Creatives everywhere have had to find new ways to spread their artistic talents during the COVID-19 pandemic.
The Bakersfield City Ballet is no exception. During a time when the eight-member company would be preparing for its annual performance, large gatherings are still not allowed.
Instead, the dancers decided to go to neighborhoods and businesses as part of their Curbside Ballet outdoor performance series.
The company found success in its first go with the series last fall, said Artistic Director Erica Ueberroth. Every performance was sold out, and it's no wonder the second iteration, which ran Feb. 13 through 27, was booked by January.
"At least a handful of people who watched our show cried," she said of the fall series. "Once it was in front of you, you realized how much you were starved for the live performance."
Around the time when initial COVID-19 closures were announced, the Bakersfield City Ballet was preparing for its second annual show. Peggy Dolkis with Ballet West was staging the second act of "Swan Lake" in its entirety for the first time in Bakersfield, and Ueberroth said the dancers were beyond excited to premiere it to local audiences.
Tears of joy should have been shed by the dancers, but shutdowns caused tears full of sadness and disappointment.
"I know myself and the dancers had put in so many hours, classes and rehearsals, all leading up to the pinnacle of what you’re working on," Ueberroth said.
But, since their craft has trained them well, they were quick on their feet and transitioned over to online Zoom and Instagram Live classes.
After some time, the company was anxious to get back to performing. That's when a board member suggested they do "dancegrams," where community members essentially order a performance.
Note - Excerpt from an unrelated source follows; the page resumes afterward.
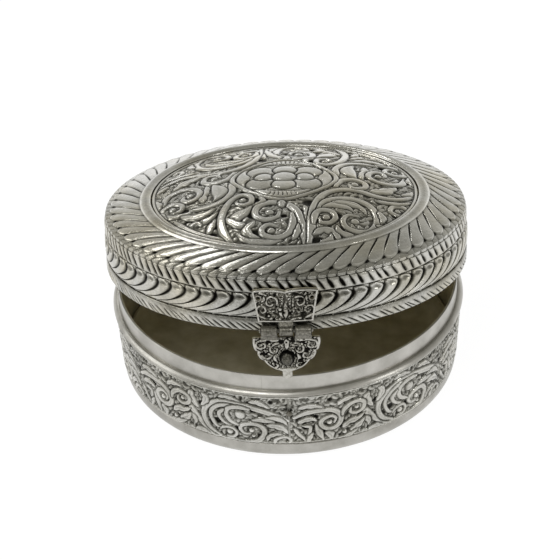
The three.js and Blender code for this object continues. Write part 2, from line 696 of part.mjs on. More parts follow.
// Hasp: lobed shield with a sunk field, hollow boss, pull tab and two knuckles.
function hasp() {
  const half = HASP_THICK / 2;
  const plate = new THREE.ExtrudeGeometry(haspShape(0), {
    depth: HASP_THICK, bevelEnabled: false, curveSegments: 5,
  });
  // outline in (x, y) becomes (x, z); the extrusion runs along -Y
  plate.rotateX(Math.PI / 2);
  plate.translate(0, half, 0);
  let body = solid(plate);
  const field = new THREE.ExtrudeGeometry(haspShape(1.0), {
    depth: HASP_FIELD + 1, bevelEnabled: false, curveSegments: 4,
  });
  field.rotateX(Math.PI / 2);
  field.translate(0, -half + HASP_FIELD, 0);
  body = body.subtract(solid(field));
  const dome = new THREE.SphereGeometry(BOSS_RADIUS, 16, 8);
  dome.translate(0, -half + HASP_FIELD, -BOSS_DROP);
  const slab = new THREE.BoxGeometry(BOSS_RADIUS * 3, BOSS_RADIUS * 2, BOSS_RADIUS * 3);
  slab.translate(0, half - HASP_THICK + BOSS_RADIUS + HASP_FIELD + 0.2, -BOSS_DROP);
  body = body.add(solid(dome).subtract(solid(slab)));
  const hollow = new THREE.SphereGeometry(BOSS_HOLLOW, 14, 8);
  hollow.translate(0, -half + HASP_FIELD, -BOSS_DROP);
  const mouth = new THREE.CylinderGeometry(BOSS_HOLLOW, BOSS_HOLLOW, HASP_THICK * 2, 14);
  mouth.translate(0, -half + HASP_FIELD + HASP_THICK, -BOSS_DROP);
  body = body.subtract(solid(hollow)).subtract(solid(mouth));
  for (const side of [-1, 1]) {
    const x0 = side * SIDE_KNUCKLE_X - SIDE_KNUCKLE / 2;
    const web = prismX([
      [half, 0],
      [-KNUCKLE_RADIUS * 0.8, 0],
      [-half, -HASP_TOP - 0.6],
      [half, -HASP_TOP - 0.6],
    ], x0, x0 + SIDE_KNUCKLE);
    body = body.add(solid(web));
    body = body.add(knuckle(side * SIDE_KNUCKLE_X, SIDE_KNUCKLE));
  }
  body = body.subtract(bore(SIDE_KNUCKLE_X + SIDE_KNUCKLE));
  return fromSolid(body);
}

// Scene graph

const metal = (hex, roughness) => new THREE.MeshStandardMaterial({
  color: hex, roughness, metalness: 1,
});
const WORN = metal(0xb4b2aa, 0.34);      // embossed white metal, worn bright
const DARK = metal(0x8f8c82, 0.42);      // oxidised in the hollows
const SATIN = metal(0xbcb9b2, 0.4);      // plain neck and rings
const CAST = metal(0x9a978f, 0.38);      // cast hinge and latch pieces

function piece(name, geometry, material) {
  const g = geometry.index ? geometry.toNonIndexed() : geometry;
  g.computeVertexNormals();
  const mesh = new THREE.Mesh(g, material);
  mesh.name = name;
  return mesh;
}

const box = new THREE.Group();
box.add(piece('base_dish', baseDish(), SATIN));
box.add(piece('base_wall', baseWall(), DARK));
box.add(piece('ledge_ring', ledgeRing(), SATIN));
box.add(piece('neck_collar', neckCollar(), SATIN));
box.add(piece('catch_button', catchButton(), CAST));
box.add(piece('hinge_body_leaf', hingeBodyLeaf(), CAST));
const hingePin = piece('hinge_pin', pin(), CAST);
hingePin.position.set(0, HINGE_AXIS, HINGE_HEIGHT);
box.add(hingePin);

// The lid turns about the hinge pin; its own frame has the rim at Z = 0.
const lidTurn = new THREE.Group();
lidTurn.position.set(0, HINGE_AXIS, HINGE_HEIGHT);
lidTurn.rotation.x = -rad(LID_AJAR);
const lid = new THREE.Group();
lid.position.set(0, -HINGE_AXIS, LID_BASE - HINGE_HEIGHT);
lidTurn.add(lid);
lid.add(piece('lid_skirt', lidSkirt(), WORN));
lid.add(piece('rim_rope', rope(0, RIM_ROPE_HEIGHT, RIM_ROPE_THICK, SIDE_LEAVES * 2, 1.6), WORN));
lid.add(piece('shoulder_rope', rope(
  SKIRT_HEIGHT - SHOULDER_ROPE_HEIGHT, SHOULDER_ROPE_HEIGHT, SHOULDER_ROPE_THICK, TOP_LEAVES * 2, 0.8), WORN));
lid.add(piece('lid_top', lidTop(), WORN));
lid.add(piece('latch_plate', latchPlate(), CAST));
lid.add(piece('hinge_lid_leaf', hingeLidLeaf(), CAST));
const latchPin = piece('latch_pin', pin(), CAST);
latchPin.position.set(0, -LATCH_AXIS, LATCH_PIN_RISE);
lid.add(latchPin);

// The hasp hangs from the latch pin.
const haspTurn = new THREE.Group();
haspTurn.position.set(0, -LATCH_AXIS, LATCH_PIN_RISE);
haspTurn.rotation.x = rad(HASP_LEAN);
haspTurn.add(piece('hasp_leaf', hasp(), CAST));
lid.add(haspTurn);

box.add(lidTurn);

export default box;
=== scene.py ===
import math

import bmesh
import bpy
import numpy as np
from mathutils import Matrix
from mathutils import Vector


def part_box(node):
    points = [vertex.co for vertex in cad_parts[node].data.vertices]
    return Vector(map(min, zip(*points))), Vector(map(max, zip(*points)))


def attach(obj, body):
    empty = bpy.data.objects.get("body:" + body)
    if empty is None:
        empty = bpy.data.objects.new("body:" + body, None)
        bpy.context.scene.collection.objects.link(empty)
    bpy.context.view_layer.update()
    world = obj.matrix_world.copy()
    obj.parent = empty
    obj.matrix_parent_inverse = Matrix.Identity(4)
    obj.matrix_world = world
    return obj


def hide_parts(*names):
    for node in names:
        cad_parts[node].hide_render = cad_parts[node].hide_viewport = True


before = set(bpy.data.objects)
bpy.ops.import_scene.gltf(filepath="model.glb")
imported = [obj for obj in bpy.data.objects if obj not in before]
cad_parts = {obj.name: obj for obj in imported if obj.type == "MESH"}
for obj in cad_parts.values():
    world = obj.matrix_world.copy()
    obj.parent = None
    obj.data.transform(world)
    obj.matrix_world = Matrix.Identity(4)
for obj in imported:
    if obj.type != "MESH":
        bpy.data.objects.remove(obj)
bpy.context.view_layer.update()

MM = 0.001
TAU = 2.0 * math.pi

# Body, as the solids have it
SHEET = 0.85
FOOT_RADIUS = 60.35
FOOT_CORNER = 5.7
FOOT_FACE = 0.08
DISH_HEIGHT = 7.4
DISH_LAP = 3.2
WALL_FLARE = 1.85
WALL_LOW = 7.7
WALL_TOP = 29.3
WALL_CREST = 0.35
WALL_CARVED = 0.9
LEDGE_LOW = 29.6
LEDGE_HEIGHT = 31.2
LEDGE_RADIUS = 63.0
NECK_RADIUS = 60.88
NECK_SHEET = 0.8
NECK_LOW = 27.1
NECK_TOP = 37.3
TURNED_FACETS = 256

# Lid, in its own frame: Z = 0 is its rim
SKIRT_INNER = 62.53
SKIRT_OUTER = 63.33
SKIRT_HEIGHT = 18.4
ROPE_SEAT = 63.63
ROPE_CREST = 64.58
LEAF_LOW = 4.9
LEAF_HIGH = 14.08
LEAF_CARVED = 0.72
RIM_ROPE_HEIGHT = 4.6
SHOULDER_ROPE_HEIGHT = 4.3
SIDE_LEAVES = 67
TOP_LEAVES = 58
TOP_SEAT = 18.7
TOP_EDGE = 64.3
TOP_STRIP = 1.25
GROOVE_HEIGHT = 23.6
RING_RADIUS = 49.6
RING_HALF = 1.97
RING_RISE = 1.15
RING_INNER = 47.72
DOME_FOOT = 24.05
DOME_RISE = 7.4
DOME_RADIUS = 47.65
DOME_CARVED = 0.75
DOME_SHEET = 1.1
MEDALLION_EDGE = 47.55
MEDALLION_TURN = math.radians(-1.7)

# Latch and hinge
PIN_AXIS = 67.0775
HINGE_HEIGHT = 31.35
LID_BASE = 31.5
LATCH_PIN_RISE = 1.5
LID_AJAR = 11.2
HASP_LEAN = 11.2
KNUCKLE_RADIUS = 1.9
BORE_RADIUS = 1.05
MIDDLE_KNUCKLE = 5.0
SIDE_KNUCKLE = 5.75
SIDE_KNUCKLE_X = 5.825
PLATE_BACK = 65.1775
PLATE_THICK = 1.45
PLATE_TOP_HALF = 11.2
PLATE_LOW_HALF = 9.3
PLATE_LOW = 4.3
PLATE_HIGH = 15.6
PLATE_ARCH = 0.8
PLATE_CARVED = 0.65
CAST_EDGE = 0.3
HINGE_LEAF_THICK = 1.3
HASP_THICK = 1.2
HASP_TOP = 2.75
HASP_LOBE_HALF = 11.4
HASP_SHIELD = 16.5
HASP_TIP = 19.9
HASP_CARVED = 0.5
TAB_HALF = 1.7
TAB_ROUND = 0.9
BOSS_DROP = 11.2
BOSS_RADIUS = 2.45
BOSS_HOLLOW = 1.75

# the middle of the latch plate at rest, in metres
LATCH_SPOT = sum((Vector(corner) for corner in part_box("latch_plate")), Vector()) / 2

# Frames of the bodies at rest
LID_PLACE = (
    Matrix.Translation(Vector((0, PIN_AXIS, HINGE_HEIGHT)) * MM)
    @ Matrix.Rotation(math.radians(-LID_AJAR), 4, "X")
    @ Matrix.Translation(Vector((0, -PIN_AXIS, LID_BASE - HINGE_HEIGHT)) * MM)
)
HASP_PLACE = (
    LID_PLACE
    @ Matrix.Translation(Vector((0, -PIN_AXIS, LATCH_PIN_RISE)) * MM)
    @ Matrix.Rotation(math.radians(HASP_LEAN), 4, "X")
)
PLACES = {"base": Matrix.Identity(4), "lid": LID_PLACE, "hasp": HASP_PLACE}


def wall_radius(z):
    return FOOT_RADIUS + WALL_FLARE * (z - FOOT_CORNER) / (WALL_TOP - FOOT_CORNER)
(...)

The eight-member company traded in their pointe shoes for tennis shoes and began rehearsing in the sweltering Bakersfield heat. It ended up being a big hit among the community, Ueberroth explained, so much so that additional performances had to be put on the schedule.
"I noticed in the past few years, performing or watching shows, something amazing will happen on stage and you think the audience will respond and they sometimes wouldn’t. (Audiences are) kind of desensitized" to live performances after having so much available at their fingertips, Ueberroth noted.
But once audiences saw the Curbside Ballet performances in their neighborhoods, she said "people were so ready to clap, they would gasp, share their response. The power of the live performing factor is amazing."
After the success of the first series, the company knew another would be coming. The Bakersfield City Ballet performed Ueberroth's new work, "Splendor and Misery," this time around. The show was comprised of four movements and reflected the neoclassical ballet genre. The neoclassical genre typically features minimal costumes and sets, which work well for a performance outdoors.
Ueberroth also said a reflection of the world people are living in was another element added in the show.
"I didn’t set out to choreograph a piece about lockdown and quarantine, but it’s there," she said. "If you’re paying attention, you’ll pick up on the repetitiveness of certain things and how at times (our daily lives were) monotonous."
Ueberroth hinted there's a good chance audiences will have more opportunities in the future to order a performance. The Bakersfield City Ballet also has its annual fundraiser coming up which will feature dancers' talents. Pints en Pointe is currently scheduled for April 24.